- [Instruction] Retype, exactly as written, every line from the one containing "pin_hole = handle_depth - 1.4" down to the one containing "cad_parts[obj.name] = obj", including both, and nothing else.

_ _ _

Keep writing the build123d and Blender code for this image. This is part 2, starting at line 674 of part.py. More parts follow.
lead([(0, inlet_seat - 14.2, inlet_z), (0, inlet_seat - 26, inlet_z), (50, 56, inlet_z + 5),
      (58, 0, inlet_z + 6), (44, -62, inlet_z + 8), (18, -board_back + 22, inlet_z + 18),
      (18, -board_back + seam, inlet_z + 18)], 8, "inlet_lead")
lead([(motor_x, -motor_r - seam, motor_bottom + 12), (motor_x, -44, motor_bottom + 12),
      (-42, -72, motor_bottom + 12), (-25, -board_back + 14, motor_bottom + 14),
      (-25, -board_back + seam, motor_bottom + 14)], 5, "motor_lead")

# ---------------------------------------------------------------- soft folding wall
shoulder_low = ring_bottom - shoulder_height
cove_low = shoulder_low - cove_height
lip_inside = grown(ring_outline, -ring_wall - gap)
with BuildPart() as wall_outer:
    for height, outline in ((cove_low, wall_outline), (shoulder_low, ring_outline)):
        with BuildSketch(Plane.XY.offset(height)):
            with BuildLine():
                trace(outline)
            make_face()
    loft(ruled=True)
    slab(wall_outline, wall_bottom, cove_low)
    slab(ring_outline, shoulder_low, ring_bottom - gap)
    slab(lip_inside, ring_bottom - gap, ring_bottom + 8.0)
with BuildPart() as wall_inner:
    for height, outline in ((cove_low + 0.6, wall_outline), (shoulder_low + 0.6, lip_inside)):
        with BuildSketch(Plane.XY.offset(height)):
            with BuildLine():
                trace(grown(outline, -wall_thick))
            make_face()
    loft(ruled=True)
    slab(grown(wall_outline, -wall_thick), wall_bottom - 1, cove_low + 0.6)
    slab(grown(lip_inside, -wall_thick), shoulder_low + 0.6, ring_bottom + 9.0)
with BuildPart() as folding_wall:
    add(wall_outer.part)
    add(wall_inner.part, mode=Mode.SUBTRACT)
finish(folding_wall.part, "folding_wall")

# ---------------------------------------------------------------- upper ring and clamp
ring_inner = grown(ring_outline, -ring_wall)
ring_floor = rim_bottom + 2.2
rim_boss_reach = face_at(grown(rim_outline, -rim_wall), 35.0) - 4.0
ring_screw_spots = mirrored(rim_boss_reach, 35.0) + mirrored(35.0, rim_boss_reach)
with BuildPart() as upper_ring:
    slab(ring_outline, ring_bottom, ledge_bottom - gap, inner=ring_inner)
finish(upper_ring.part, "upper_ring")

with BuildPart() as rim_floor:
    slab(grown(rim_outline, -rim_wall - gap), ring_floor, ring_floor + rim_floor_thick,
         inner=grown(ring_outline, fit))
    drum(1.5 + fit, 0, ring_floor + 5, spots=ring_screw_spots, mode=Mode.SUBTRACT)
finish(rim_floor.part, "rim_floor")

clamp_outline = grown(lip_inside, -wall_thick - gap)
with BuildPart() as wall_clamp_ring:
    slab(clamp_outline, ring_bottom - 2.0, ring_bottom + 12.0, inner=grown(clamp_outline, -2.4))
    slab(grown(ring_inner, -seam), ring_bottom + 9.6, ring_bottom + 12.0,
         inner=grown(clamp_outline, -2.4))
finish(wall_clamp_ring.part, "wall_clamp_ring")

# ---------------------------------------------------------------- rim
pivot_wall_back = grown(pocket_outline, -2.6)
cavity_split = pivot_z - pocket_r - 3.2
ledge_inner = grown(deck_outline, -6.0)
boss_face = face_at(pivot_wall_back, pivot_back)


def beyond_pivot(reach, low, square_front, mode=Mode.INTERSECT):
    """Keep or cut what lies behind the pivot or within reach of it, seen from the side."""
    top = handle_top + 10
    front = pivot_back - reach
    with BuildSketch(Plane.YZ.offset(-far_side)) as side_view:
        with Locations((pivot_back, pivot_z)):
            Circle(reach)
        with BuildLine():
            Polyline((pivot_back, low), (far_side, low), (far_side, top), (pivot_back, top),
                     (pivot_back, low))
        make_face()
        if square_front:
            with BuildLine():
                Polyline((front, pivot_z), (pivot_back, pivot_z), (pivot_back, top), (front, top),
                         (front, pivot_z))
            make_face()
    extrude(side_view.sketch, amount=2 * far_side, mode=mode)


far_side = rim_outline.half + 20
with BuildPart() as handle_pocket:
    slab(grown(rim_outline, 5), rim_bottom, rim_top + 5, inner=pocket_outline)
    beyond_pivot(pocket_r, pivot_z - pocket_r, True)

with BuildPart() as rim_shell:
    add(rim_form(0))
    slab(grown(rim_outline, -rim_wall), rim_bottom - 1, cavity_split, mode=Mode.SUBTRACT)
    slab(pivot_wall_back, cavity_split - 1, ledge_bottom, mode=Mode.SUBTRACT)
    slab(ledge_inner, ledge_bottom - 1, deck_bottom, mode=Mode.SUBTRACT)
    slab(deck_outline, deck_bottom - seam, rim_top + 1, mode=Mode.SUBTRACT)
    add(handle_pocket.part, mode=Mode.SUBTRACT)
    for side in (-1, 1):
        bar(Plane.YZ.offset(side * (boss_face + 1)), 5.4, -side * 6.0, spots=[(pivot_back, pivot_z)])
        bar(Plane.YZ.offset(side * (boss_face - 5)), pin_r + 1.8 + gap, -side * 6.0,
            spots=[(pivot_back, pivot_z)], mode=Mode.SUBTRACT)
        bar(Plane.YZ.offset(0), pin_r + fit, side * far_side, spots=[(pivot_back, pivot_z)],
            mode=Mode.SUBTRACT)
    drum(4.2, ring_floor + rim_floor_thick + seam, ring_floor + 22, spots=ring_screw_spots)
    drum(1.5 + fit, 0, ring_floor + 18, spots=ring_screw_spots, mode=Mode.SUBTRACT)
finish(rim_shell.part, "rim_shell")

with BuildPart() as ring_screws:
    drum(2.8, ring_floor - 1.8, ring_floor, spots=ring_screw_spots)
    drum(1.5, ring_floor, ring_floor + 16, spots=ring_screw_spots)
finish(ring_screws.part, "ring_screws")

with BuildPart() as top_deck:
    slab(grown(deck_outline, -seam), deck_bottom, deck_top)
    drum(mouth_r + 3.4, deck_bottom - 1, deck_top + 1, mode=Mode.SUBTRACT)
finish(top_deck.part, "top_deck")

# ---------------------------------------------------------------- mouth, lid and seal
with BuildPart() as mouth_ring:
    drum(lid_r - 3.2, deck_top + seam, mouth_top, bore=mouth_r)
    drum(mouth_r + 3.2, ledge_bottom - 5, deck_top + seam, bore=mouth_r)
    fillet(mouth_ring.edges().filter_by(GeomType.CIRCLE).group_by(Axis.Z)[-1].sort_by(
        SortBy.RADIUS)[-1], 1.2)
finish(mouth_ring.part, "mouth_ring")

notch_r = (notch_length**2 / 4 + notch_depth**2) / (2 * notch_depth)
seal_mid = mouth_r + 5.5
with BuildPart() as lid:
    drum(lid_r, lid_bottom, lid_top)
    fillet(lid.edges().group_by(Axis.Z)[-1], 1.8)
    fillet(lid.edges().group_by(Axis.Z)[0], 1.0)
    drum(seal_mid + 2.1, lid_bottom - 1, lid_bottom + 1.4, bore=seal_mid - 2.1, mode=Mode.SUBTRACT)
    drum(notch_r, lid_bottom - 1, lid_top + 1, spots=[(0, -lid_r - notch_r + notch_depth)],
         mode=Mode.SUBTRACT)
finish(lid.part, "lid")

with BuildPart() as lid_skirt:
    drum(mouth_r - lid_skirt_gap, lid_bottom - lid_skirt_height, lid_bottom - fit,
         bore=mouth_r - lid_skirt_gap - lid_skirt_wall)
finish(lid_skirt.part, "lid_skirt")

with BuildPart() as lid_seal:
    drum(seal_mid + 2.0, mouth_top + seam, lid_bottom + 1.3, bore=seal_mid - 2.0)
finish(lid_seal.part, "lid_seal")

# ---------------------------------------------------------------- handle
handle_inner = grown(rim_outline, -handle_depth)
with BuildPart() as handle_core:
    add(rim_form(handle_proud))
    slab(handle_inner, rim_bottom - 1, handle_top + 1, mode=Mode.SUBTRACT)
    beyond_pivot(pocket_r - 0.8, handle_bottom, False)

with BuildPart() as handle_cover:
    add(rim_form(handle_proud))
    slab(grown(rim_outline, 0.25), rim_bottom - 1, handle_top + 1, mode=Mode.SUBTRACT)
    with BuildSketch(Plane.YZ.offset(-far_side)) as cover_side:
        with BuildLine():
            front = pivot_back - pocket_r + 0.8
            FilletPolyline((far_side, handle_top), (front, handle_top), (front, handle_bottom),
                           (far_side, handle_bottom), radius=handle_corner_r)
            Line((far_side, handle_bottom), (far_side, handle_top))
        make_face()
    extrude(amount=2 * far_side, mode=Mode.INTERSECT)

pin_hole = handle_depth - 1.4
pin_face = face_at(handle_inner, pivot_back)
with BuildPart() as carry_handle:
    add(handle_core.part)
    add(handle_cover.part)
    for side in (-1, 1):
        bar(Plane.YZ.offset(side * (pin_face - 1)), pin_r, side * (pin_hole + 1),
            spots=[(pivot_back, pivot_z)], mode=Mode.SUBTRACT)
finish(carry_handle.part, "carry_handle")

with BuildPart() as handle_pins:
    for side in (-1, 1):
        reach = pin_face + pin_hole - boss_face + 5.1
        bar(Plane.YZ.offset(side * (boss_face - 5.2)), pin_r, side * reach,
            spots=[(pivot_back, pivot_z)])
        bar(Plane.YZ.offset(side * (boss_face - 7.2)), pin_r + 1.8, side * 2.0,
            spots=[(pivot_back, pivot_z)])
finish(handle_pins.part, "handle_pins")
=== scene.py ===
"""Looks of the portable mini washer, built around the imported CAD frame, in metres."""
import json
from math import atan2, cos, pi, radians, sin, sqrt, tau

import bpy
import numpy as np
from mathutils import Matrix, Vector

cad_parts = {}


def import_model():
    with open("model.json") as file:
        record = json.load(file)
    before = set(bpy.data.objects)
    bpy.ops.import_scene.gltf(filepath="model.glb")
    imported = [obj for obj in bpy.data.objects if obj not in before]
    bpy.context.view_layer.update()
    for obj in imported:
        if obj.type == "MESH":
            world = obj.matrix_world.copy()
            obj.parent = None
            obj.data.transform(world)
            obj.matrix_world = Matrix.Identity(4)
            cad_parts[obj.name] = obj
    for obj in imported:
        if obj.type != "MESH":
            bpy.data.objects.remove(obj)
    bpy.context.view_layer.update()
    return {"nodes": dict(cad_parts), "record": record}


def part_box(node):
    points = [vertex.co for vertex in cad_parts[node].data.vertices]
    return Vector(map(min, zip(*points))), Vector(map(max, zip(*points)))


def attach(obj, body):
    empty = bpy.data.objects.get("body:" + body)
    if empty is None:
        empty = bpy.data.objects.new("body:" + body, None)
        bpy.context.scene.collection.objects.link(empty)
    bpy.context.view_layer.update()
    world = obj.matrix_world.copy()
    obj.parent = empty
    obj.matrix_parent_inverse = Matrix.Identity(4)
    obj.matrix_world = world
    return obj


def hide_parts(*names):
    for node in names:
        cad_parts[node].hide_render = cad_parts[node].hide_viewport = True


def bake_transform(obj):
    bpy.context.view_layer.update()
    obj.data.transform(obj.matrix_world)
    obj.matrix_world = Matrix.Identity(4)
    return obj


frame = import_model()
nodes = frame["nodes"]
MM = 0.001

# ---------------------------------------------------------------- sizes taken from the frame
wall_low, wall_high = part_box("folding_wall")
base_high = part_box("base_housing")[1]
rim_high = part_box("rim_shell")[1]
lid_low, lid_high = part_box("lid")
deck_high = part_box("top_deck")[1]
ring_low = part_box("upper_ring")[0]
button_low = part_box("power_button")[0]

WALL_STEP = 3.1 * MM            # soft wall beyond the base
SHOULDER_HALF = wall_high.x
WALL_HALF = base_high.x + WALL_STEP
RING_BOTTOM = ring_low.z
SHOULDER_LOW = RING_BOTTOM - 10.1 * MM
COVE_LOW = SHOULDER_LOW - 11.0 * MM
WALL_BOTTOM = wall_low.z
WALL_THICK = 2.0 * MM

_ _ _

- [Task output]
pin_hole = handle_depth - 1.4
pin_face = face_at(handle_inner, pivot_back)
with BuildPart() as carry_handle:
    add(handle_core.part)
    add(handle_cover.part)
    for side in (-1, 1):
        bar(Plane.YZ.offset(side * (pin_face - 1)), pin_r, side * (pin_hole + 1),
            spots=[(pivot_back, pivot_z)], mode=Mode.SUBTRACT)
finish(carry_handle.part, "carry_handle")

with BuildPart() as handle_pins:
    for side in (-1, 1):
        reach = pin_face + pin_hole - boss_face + 5.1
        bar(Plane.YZ.offset(side * (boss_face - 5.2)), pin_r, side * reach,
            spots=[(pivot_back, pivot_z)])
        bar(Plane.YZ.offset(side * (boss_face - 7.2)), pin_r + 1.8, side * 2.0,
            spots=[(pivot_back, pivot_z)])
finish(handle_pins.part, "handle_pins")
=== scene.py ===
"""Looks of the portable mini washer, built around the imported CAD frame, in metres."""
import json
from math import atan2, cos, pi, radians, sin, sqrt, tau

import bpy
import numpy as np
from mathutils import Matrix, Vector

cad_parts = {}


def import_model():
    with open("model.json") as file:
        record = json.load(file)
    before = set(bpy.data.objects)
    bpy.ops.import_scene.gltf(filepath="model.glb")
    imported = [obj for obj in bpy.data.objects if obj not in before]
    bpy.context.view_layer.update()
    for obj in imported:
        if obj.type == "MESH":
            world = obj.matrix_world.copy()
            obj.parent = None
            obj.data.transform(world)
            obj.matrix_world = Matrix.Identity(4)
            cad_parts[obj.name] = obj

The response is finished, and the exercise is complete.